While videophiles often point to the "full HD" issue as a reason for preferring active over passive, most people report not noticing a difference in picture quality unless sitting very close to the TV.
The other benefit of passive 3DTVs is that people generally report less eyestrain or eye fatigue from passive 3DTVs vs. active.
I currently own an active 3DTV, but if I were buying a new 3DTV today I would strongly recommend looking at the Vizio Theater line of passive 3DTVs. You can get a 42" for under $800, and Vizio supports more 3D formats than any other manufacturer (including Sony or Samsung). See the link below to see what others on Amazon.com have to say about the Vizio line of 3DTVs:
My second pick would be to look at the LG Cinema line of passive 3DTVs. Both Vizio and LG use the same passive 3D panels (manufactured by LG Panel) and therefore should have similar picture quality. The LG 3DTV do not currently support the SENSIO 3D format (see below), however the LG series do have 2D-3D conversion which the Vizio 3DTVs do not. I've seen the LG 2D-3D conversion and it's actually pretty good (at least much better than my Sony). So if 2D-3D is important to you then you may want to consider the LG. Click HERE to see what others on Amazon.com have to say about LG's line of Passive Cinema 3DTVs.
How Big Of A Screen Do I Need?
3D is all about immersion. You want the screen to capture as much of your field of vision as possible. While the 3D effects on a smaller screen are still impressive, there's nothing quite like the feeling of actually being there.
A larger screen will also allow you to sit further away from the TV, which means both the depth and pop-out effects will be more impressive. (A 3D scene that extends 50% of the way from the TV to the viewer means a 2-foot effect for someone sitting 4-feet away from the TV. That same scene will extend out 4-feet if you sit 8-feet away).
What Is The Difference Between Side-By-Side, Top/Bottom and SENSIO Hi-Fi 3D?
SbS and T/B each compress the image (either vertically or horizontally) to allow both the left eye and right eye image to fit on a single frame. The TV then decompresses the images to re-create the 3D picture. The result, unfortunately, is that the 3D image you see on your TV will only be 1/2 the resolution of the original. In a sense, it is like watching SD on a HDTV.
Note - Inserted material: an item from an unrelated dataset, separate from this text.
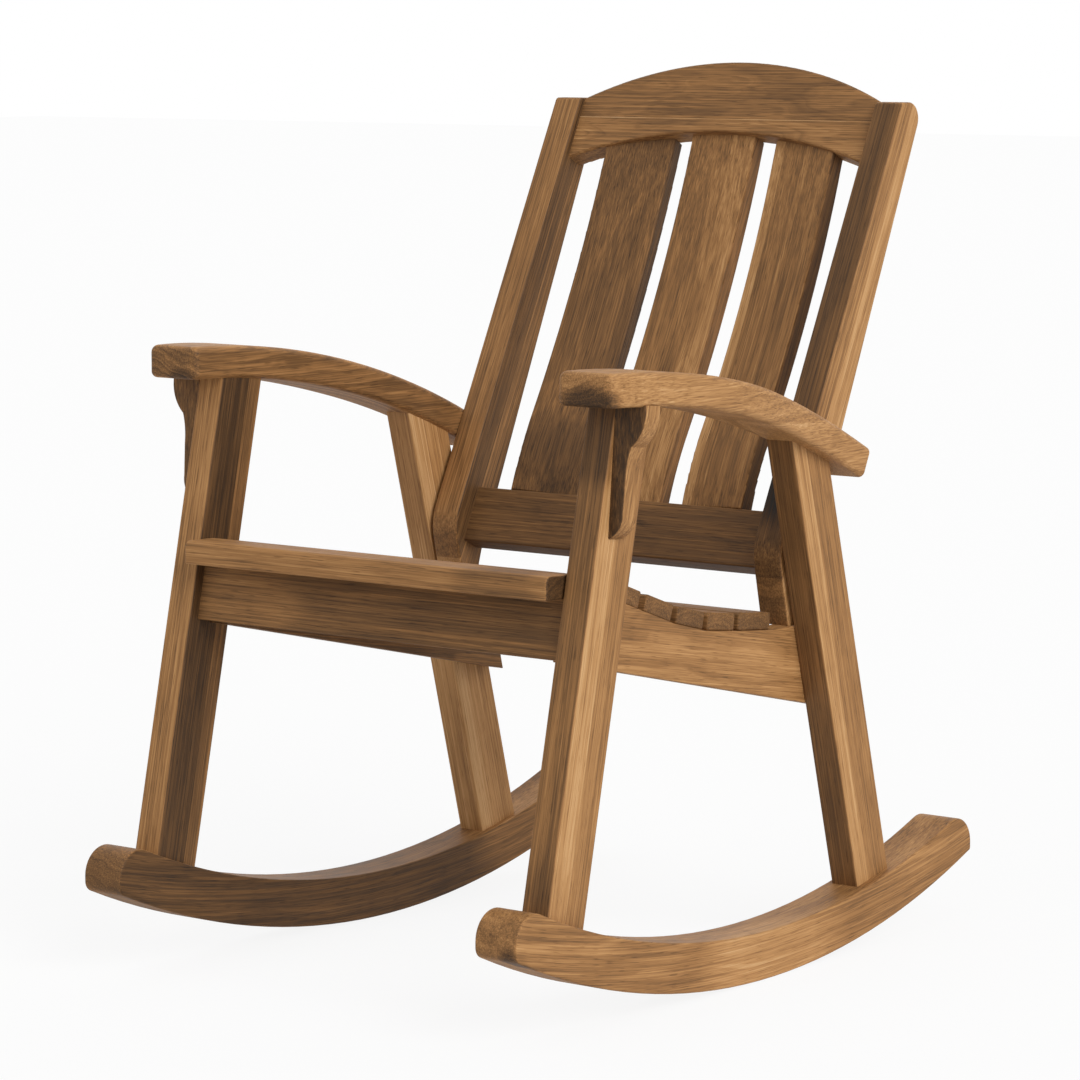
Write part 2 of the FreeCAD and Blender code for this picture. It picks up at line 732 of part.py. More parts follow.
def turned_board(name, place_index, points, width):
    """A board of the back that stands at a slat's place and turns with it."""
    body = board(name, "YZ_Plane", points, width, True)
    sketch = body.Tip.Profile[0]
    toe = FreeCAD.Rotation(FreeCAD.Vector(0, 1, 0), 1)
    sketch.AttachmentOffset = FreeCAD.Placement(FreeCAD.Vector(0, 0, 0), toe)
    sketch.setExpression(".AttachmentOffset.Base.z", bound(f"{place_index} * back_slat_pitch"))
    sketch.setExpression(".AttachmentOffset.Base.x", bound(f"-{abs(place_index)} * outer_slat_lead"))
    sketch.setExpression(".AttachmentOffset.Rotation.Angle", bound(f"{-place_index} * back_slat_toe"))
    return body


def back_slat(name, place_index):
    """A hollow-faced slat with a tenon at each end."""
    peak = "(crest_end_low + crest_arch)"
    top = f"({peak} + 5)"
    top_face = "(crest_set + back_slat_top_set)"
    low_face = "(low_set + back_slat_low_set)"
    chord = f"sqrt(({top} - low_top)^2 + ({top_face} - {low_face})^2)"
    hollow_chord = f"({chord} * (1 - back_turn))"
    hollow_bend = f"(({hollow_chord}^2 / 4 + back_hollow^2) / (2 * back_hollow))"
    foot_bend = f"({hollow_bend} * back_turn / (1 - back_turn))"
    turn_face = f"({low_face} + ({top_face} - {low_face}) * back_turn)"
    turn_level = f"(low_top + ({top} - low_top) * back_turn)"
    outline = [
        (low_face, "low_top", foot_bend, -1),
        (turn_face, turn_level, hollow_bend, 1),
        (top_face, top),
        (f"{top_face} + back_slat_thick", top, hollow_bend, -1),
        (f"{turn_face} + back_slat_thick", turn_level, foot_bend, 1),
        (f"{low_face} + back_slat_thick", "low_top"),
    ]
    body = turned_board(f"{name}_board", place_index, outline, "back_slat_width")
    shortest = value("crest_end_low - low_top") / 8
    round_edges(body, "easing", lambda edge: edge.Length > shortest and not_across(edge))
    place_on_back(body)
    arch = f"(({BACK_HALF}^2 + crest_arch^2) / (2 * crest_arch))"
    shoulder = doc.addObject("Part::Cylinder", f"{name}_shoulder")
    shoulder.setExpression("Radius", bound(f"{arch} - fit"))
    shoulder.Height = 400
    place_on_back(shoulder, "-200", f"{peak} - {arch}", "90")
    trimmed = doc.addObject("Part::Common", f"{name}_trimmed")
    trimmed.Base = body
    trimmed.Tool = shoulder
    lap = 8
    tenons = []
    ends = (
        ("top", top_face, f"{peak} - 2 * {lap}", f"{peak} + tenon_long"),
        ("low", low_face, "low_top - tenon_long", f"low_top + {lap}"),
    )
    for end, face, low, high in ends:
        near = f"{face} + (back_slat_thick - tenon_thick) / 2"
        far = f"{face} + (back_slat_thick + tenon_thick) / 2"
        tenon_outline = [(near, low), (far, low), (far, high), (near, high)]
        tenons.append(place_on_back(turned_board(f"{name}_{end}_tenon", place_index, tenon_outline, "tenon_width")))
    return joined(f"{name}_fused", [trimmed] + tenons), tenons


def leg_pins():
    """Two dowels in each leg's foot and top."""
    for side, sign in SIDES.items():
        x = f"{sign} * (frame_width / 2 + leg_thick / 2)"
        for end in ("front", "rear"):
            lean = "front_lean" if end == "front" else "(-rear_lean)"
            foot, foot_fall = foot_plane(end)
            head, head_fall = head_plane(end)
            leg_name = f"{side}_{end}_leg"
            for share in (0.28, 0.72):
                line = leg_line(end, share)
                low = meet(line, foot, foot_fall)
                high = meet(line, head, head_fall)
                joinery.dowel_upright("rocker_dowels", "dowel_radius", "22", (x, *low), lean,
                                      (leg_name, f"{side}_rocker"))
                joinery.dowel_upright("arm_dowels", "dowel_radius", "18", (x, *high), lean,
                                      (leg_name, f"{side}_armrest"))


def frame_pins():
    """Dowels of the apron, the cross rail, the brackets, the posts and the back's rails."""
    for side, sign in SIDES.items():
        face = f"{sign} * frame_width / 2"
        middle = apron_line("apron_inset + apron_thick / 2")
        for height in ("(apron_bottom + 17)", "(apron_bottom + 50)"):
            joinery.dowel_across("apron_dowels", "pin_radius", "18", (face, on_line(middle, height), height),
                                 ("front_apron", f"{side}_front_leg"))
        inner = f"{sign} * (frame_width / 2 - rail_thick)"
        for height in ("(cross_bottom + 14)", "(cross_top - 14)"):
            joinery.dowel_across("cross_rail_dowels", "pin_radius", "18",
                                 (inner, "(cross_front + cross_thick / 2)", height),
                                 ("rear_cross_rail", f"{side}_seat_rail"))
        outer = f"{sign} * (frame_width / 2 + leg_thick)"
        for drop in (30, 85):
            y = (f"(bracket_front + bracket_thick / 2 * cos(bracket_lean)"
                 f" - {drop} * sin(bracket_lean))")
            z = f"({arm_underside('bracket_front')} - {drop})"
            joinery.dowel_across("bracket_dowels", "pin_radius", "13", (outer, y, z),
                                 (f"{side}_arm_bracket", f"{side}_front_leg"))
        post_outer = f"{sign} * (frame_width / 2 - post_gap)"
        for inset in (33, 15):
            y = f"(arm_rear - {inset})"
            joinery.dowel_across("post_dowels", "pin_radius", "24", (post_outer, y, arm_middle(y)),
                                 (f"{side}_back_post", f"{side}_armrest"))
        foot_level = seat_joint(len(SEAT_HEIGHTS) - 1)[1]
        foot_x = f"{sign} * (frame_width / 2 - (post_gap + rail_thick) / 2)"
        foot_y = "((post_foot_front + post_foot_rear) / 2)"
        joinery.dowel_upright("post_foot_dowels", "pin_radius", "20", (foot_x, foot_y, foot_level), "0",
                              (f"{side}_back_post", f"{side}_seat_rail"))
        back_inner = f"{sign} * {BACK_HALF}"
        rails = (
            ("crest_rail", "(crest_set + crest_thick / 2)", ("(crest_end_low + 22)", "(crest_end_high - 22)")),
            ("lower_back_rail", "(low_set + low_thick / 2)", ("(low_bottom + 18)", "(low_top - 18)")),
        )
        for host, behind, heights in rails:
            for along in heights:
                y = f"(back_start + {behind} * cos(back_lean) + {along} * sin(back_lean))"
                z = f"(back_level - {behind} * sin(back_lean) + {along} * cos(back_lean))"
                joinery.dowel_across("back_rail_dowels", "dowel_radius", "22", (back_inner, y, z),
                                     (host, f"{side}_back_post"))


def slat_pins():
    """One dowel at each end of each seat slat, square to the slat."""
    half = 9
    for side, sign in SIDES.items():
        x = f"{sign} * (frame_width - rail_thick) / 2"
        y = on_line(apron_line("apron_inset + apron_thick / 2"), "front_slat_under")
        joinery.dowel_upright("slat_dowels", "pin_radius", half, (x, y, front_slat_under(y)), "front_slat_tilt",
                              ("front_seat_slat", "front_apron"))
        for number in range(2, len(SEAT_HEIGHTS) + 1):
            first = seat_joint(number - 2)
            second = seat_joint(number - 1)
            y = f"(({first[0]} + {second[0]}) / 2)"
            z = f"(({first[1]} + {second[1]}) / 2)"
            lean = f"atan(({first[1]} - {second[1]}) / ({second[0]} - {first[0]}))"
            joinery.dowel_upright("slat_dowels", "pin_radius", half, (x, y, z), lean,
                                  (f"seat_slat_{number}", f"{side}_seat_rail"))


def frame_bolts():
    """Bolts from inside the side rails into threaded inserts in the legs."""
    bolts = []
    washers = []
    inserts = []
    for side, sign in SIDES.items():
        face = f"(frame_width / 2 - rail_thick)"
        turn = "90" if sign > 0 else "-90"
        spots = []
        for end, share, low in (("front", 0.74, 24), ("rear", 0.5, 26)):
            line = leg_line(end, share)
            for step in (0, 33):
                z = f"(rail_under - ({on_line(line, 'rail_under')}) * tan(rail_slope) + {low + step})"
                spots.append((end, on_line(line, z), z))
        for number, (end, y, z) in enumerate(spots):
            tag = f"{side}_{number}"
            head_start = f"{sign} * ({face} - washer_thick - bolt_head_long)"
            shank_start = f"{sign} * ({face} - washer_thick)"
            head = joinery.rod("bolt_head", tag, "bolt_head_radius", "bolt_head_long",
                               head_start, y, z, turn, (0, 1, 0))
            shank = joinery.rod("bolt_shank", tag, "bolt_radius", "washer_thick + rail_thick + bolt_reach",
                                shank_start, y, z, turn, (0, 1, 0))
            bolt = doc.addObject("Part::Fuse", f"bolt_{tag}")
            bolt.Base = head
            bolt.Tool = shank
            bolts.append(bolt)
            disc = joinery.rod("washer_disc", tag, "washer_radius", "washer_thick",
                               shank_start, y, z, turn, (0, 1, 0))
            bore = joinery.rod("bolt_bore", tag, "bolt_radius + fit",
                               "washer_thick + rail_thick + bolt_reach + 2",
                               f"{sign} * ({face} - washer_thick - 1)", y, z, turn, (0, 1, 0))
            washer = doc.addObject("Part::Cut", f"washer_{tag}")
            washer.Base = disc
            washer.Tool = bore
            washers.append(washer)
            sleeve = joinery.rod("insert_sleeve", tag, "insert_radius", "insert_long",
                                 f"{sign} * (frame_width / 2 + 1)", y, z, turn, (0, 1, 0))
            insert = doc.addObject("Part::Cut", f"insert_{tag}")
            insert.Base = sleeve
            insert.Tool = bore
            inserts.append(insert)
            seat = joinery.rod("insert_seat", tag, "insert_radius + fit", "insert_long + 1",
                               f"{sign} * (frame_width / 2 + 1)", y, z, turn, (0, 1, 0))
            joinery.drill(f"{side}_seat_rail", bore)
            joinery.drill(f"{side}_{end}_leg", bore)
            joinery.drill(f"{side}_{end}_leg", seat)
    return (("frame_bolts", bolts), ("bolt_washers", washers), ("threaded_inserts", inserts))


def build():
    leg_pins()
    frame_pins()
    slat_pins()
    hardware = frame_bolts()
    for side in SIDES:
        legs = {end: leg(end, side) for end in ("front", "rear")}
        corbel = bracket(side)
        joinery.finish_piece(rocker(side), f"{side}_rocker", list(legs.values()))
        joinery.finish_piece(arm(side), f"{side}_armrest", list(legs.values()) + [corbel])
        for end, item in legs.items():
            joinery.finish_piece(item, f"{side}_{end}_leg")
        joinery.finish_piece(corbel, f"{side}_arm_bracket")
        joinery.finish_piece(side_rail(side), f"{side}_seat_rail")
        joinery.finish_piece(post(side), f"{side}_back_post")
    joinery.finish_piece(apron(), "front_apron")
    joinery.finish_piece(cross_rail(), "rear_cross_rail")
    joinery.finish_piece(front_slat(), "front_seat_slat")
    for number in range(2, len(SEAT_HEIGHTS) + 1):
        joinery.finish_piece(seat_slat(number), f"seat_slat_{number}")
    tenons = []
    for name, place_index in (("left_back_slat", 1), ("centre_back_slat", 0), ("right_back_slat", -1)):
        slat, slat_tenons = back_slat(name, place_index)
        finish(slat, name)
        tenons += slat_tenons
    joinery.finish_piece(crest_rail(), "crest_rail", tenons)
    joinery.finish_piece(lower_rail(), "lower_back_rail", tenons)
    for kind, rods in joinery.parts.items():
        finish(group(f"{kind}_group", rods), kind)
    for kind, items in hardware:
        finish(group(f"{kind}_group", items), kind)
    doc.recompute()


def check_and_write():
    """Refuse a failed object, then write each piece to its own file."""
    for item in doc.Objects:
        if "Invalid" in item.State or "Error" in item.State:
            raise RuntimeError(f"{item.Name} ({item.Label}) failed: {item.State}")
    for item in nodes:
        if item.Shape.isNull() or not item.Shape.isValid():
            raise RuntimeError(f"{item.Label} has no valid shape")
    os.makedirs("parts", exist_ok=True)
    for item in nodes:
        item.Shape.exportStep(f"parts/{item.Label}.step")


build()
check_and_write()
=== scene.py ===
import math

import bpy
from mathutils import Matrix, Vector

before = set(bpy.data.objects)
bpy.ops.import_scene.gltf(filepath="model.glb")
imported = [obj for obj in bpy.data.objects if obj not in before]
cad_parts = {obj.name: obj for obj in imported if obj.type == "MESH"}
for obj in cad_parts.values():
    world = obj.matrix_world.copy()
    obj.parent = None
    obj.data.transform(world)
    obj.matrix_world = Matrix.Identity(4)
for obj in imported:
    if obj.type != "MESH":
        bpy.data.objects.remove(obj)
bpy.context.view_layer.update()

MM = 0.001

# Tone that end grain loses, and how far the grain jumps from one lamination to the next, in millimetres.
END_GRAIN_TONE = -0.07
LAMINATION_JUMP = 613

# Lean of the chair's members, in degrees from upright, and where the back's front face passes.
FRONT_LEAN = 12.45
REAR_LEAN = 14.94
BACK_LEAN = 26.4
RAIL_FALL = 10
BACK_FOOT = (0, 178, 619)


def linear(hex_colour):
    """An sRGB hex colour as linear red, green, blue and alpha."""
    parts = [int(hex_colour[i:i + 2], 16) / 255 for i in (1, 3, 5)]
    return [p / 12.92 if p <= 0.04045 else ((p + 0.055) / 1.055) ** 2.4 for p in parts] + [1]


def add_node(tree, kind, inputs=None, **settings):
    """A node with its settings, each input linked to a socket or set to a value."""
    node = tree.nodes.new(kind)
    for name, setting in settings.items():
        setattr(node, name, setting)
    for key, source in (inputs or {}).items():
        if isinstance(source, bpy.types.NodeSocket):
            tree.links.new(source, node.inputs[key])
        else:
            node.inputs[key].default_value = source
    return node


def calculate(tree, operation, *values):
    """The result of one sum on numbers or sockets."""
    return add_node(tree, "ShaderNodeMath", dict(enumerate(values)), operation=operation).outputs[0]


def set_stops(node, stops, interpolation="LINEAR"):
    """Colour stops, as (place, hex colour or grey level) pairs."""
    ramp = node.color_ramp
    ramp.interpolation = interpolation
    while len(ramp.elements) < len(stops):
        ramp.elements.new(1)
    for element, (place, colour) in zip(ramp.elements, stops):
        element.position = place
        element.color = linear(colour) if isinstance(colour, str) else (colour, colour, colour, 1)
    return node


# Directions of the grain, each with the direction across the board's visible width.
def leaning(angle):
    """Up a member that leans to the rear, and across it to the rear."""
    a = math.radians(angle)
    return (0, math.sin(a), math.cos(a)), (0, math.cos(a), -math.sin(a))


UP_FRONT_LEG = leaning(FRONT_LEAN)
UP_REAR_LEG = leaning(-REAR_LEAN)
UP_BACK = leaning(BACK_LEAN)
ALONG_RAIL = leaning(90 + RAIL_FALL)
CROSSWISE = ((1, 0, 0), (0, 0, 1))
CROSS_FLAT = ((1, 0, 0), (0, 1, 0))
FORE_AND_AFT = ((0, 1, 0), (0, 0, 1))
ARM_GRAIN = ((0, 1, 0), (1, 0, 0))
CREST_GRAIN = ((1, 0, 0), UP_BACK[0])

LEFTWARD = (1, 0, 0)
FORWARD = (0, -1, 0)


def on_back(x, up, behind=0):
    """A point of the back, in millimetres up its front face and behind it."""
    along, rear = (Vector(d) for d in UP_BACK)
    return Vector(BACK_FOOT) + Vector((x, 0, 0)) + along * up + rear * behind


def turn_of(grain):
    """The turn that takes x along the grain and y across it."""
    along, across = (Vector(d).normalized() for d in grain)
    through = along.cross(across)
    return Matrix((along, across, through)).transposed().to_euler()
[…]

The benefit of SbS and T/B to TV manufacturers is that each methodology is in the public domain and is therefore free to use and incorporate into their 3DTVs.
SENSIO on the other hand, is a patented technology which compresses the original 3D image in such a way that when decompressed by your 3DTV the resulting image is visually identical to the original. Therefore by using SENSIO 3D format you can watch Blu-Ray quality 3D video over cable or internet.
In addition to 3D compression, SENSIO also provides other features to improve the viewer's 3D experience, like SENSIO Autodetect (which automatically detects the 3D format being received) and SENSIO S2D Switch (which allows viewers to view recorded or streaming 3D content in 2D if desired).
Unfortunately, as the the date of this article, Vizio is the only manufacturer currently supporting the SENSIO 3D format. Hopefully by the time you are reading this more and more manufacturers will adopt the format as more and more content becomes available in SENSIO 3D.